Вечером были на выезде из Глотова, в крохотной избушке, где молнией убило малого лет 15 и девочке-ребенку голову опалило.
Видел сына Таганка – страшный, седой, древний старик.
20 июня.
Не мог заснуть до 2 ночи. Встал в полдень. Холодновато, хмуро, дождь. Страшно ярка зелень деревьев. Сев.-зап. ветер.
Перечитывал "Путешествие в Арзрум", – так хорошо, что прочел вслух Вере и Юлию первую главу. Перечитывал Баратынского (прозу). "Перстень"-старинка и пустяки. Как любили прежде рассказывать про чудаков, про разные "странности"!
21 июня.
Много ветвей с зелеными листьями нарвало, накидало по аллее холодным ураганом.
Яков: "Ничаго! Не первой козе хвост ломать! Мы этих бурей не боимся!"
Читаю "Былины Олонецкого края" Барсова. Какое сходство в языке с языком Якова! Та же криволапая ладность, уменьшительные имена…
На деревне слух – будто мужиков могут в острог сажать за сказки, которые мы просим их рассказывать.
Пришел Алексей (прообраз моего Митрофана из "Деревни"). Жалкий, мокрый, рваный, темный, глаза слабые, усталые. Все возмущается, про что-нибудь рассказывает и – "вот бы что в газетах-то пронесть!". Жил зимой в Липецке, в рабочем доме, лежал больной, 41 градус жару. Ужасно!
Холод нынче собачий. У меня болит все тело, жилы под коленками.

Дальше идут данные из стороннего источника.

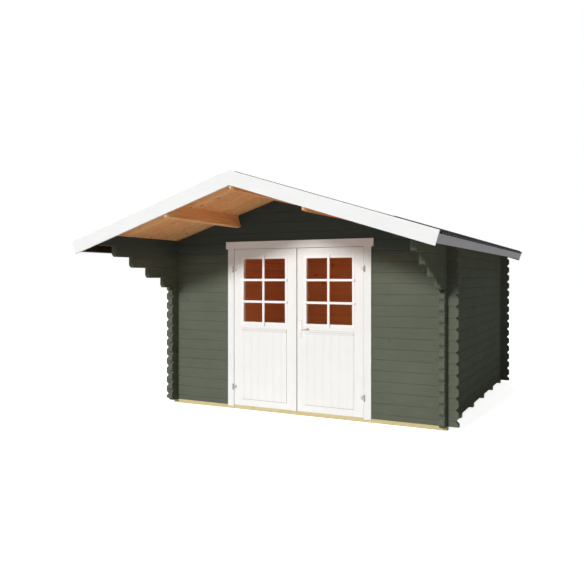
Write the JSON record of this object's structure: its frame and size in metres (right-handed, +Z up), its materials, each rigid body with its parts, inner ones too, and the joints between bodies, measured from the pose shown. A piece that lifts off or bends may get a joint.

Яков в непрестанном восхищении перед своим хозяином, – в холопском умилении. Часто представляет его, – у того будто бы отрывистый говор, любовь к странным выходкам, к тому, чтобы озадачить человека чем-нибудь неожиданным.
– Придешь к нему, взлохматишь нарочно голову. "Ай ты с похмелья, Яков?" – С похмелья, Александр Григорич… – "Ну на, выпей сотку! Живо!" – А то сидишь – удруг мальчишка бежит: "Скорей, хозяин кличет!" Я со всех ног к нему: "Что такое, А. Г., что прикажете?" – "Садись!" Сел. "Пей!" И ставит на стол бутылку, и с торжеством: "А ведь сад-то я снял!" «….»
Очевидно, биографию братьев Киреевских – И.В. Киреевского (1806 – 1856), философа, публициста и литературного критика и П.В. Киреевского (1808 – 1856), фольклориста, археолога, археографа, переводчика и публициста.
Некоторые черты Якова отразились затем в герое рассказа "Божье древо" (1927) o Якове Нечаеве.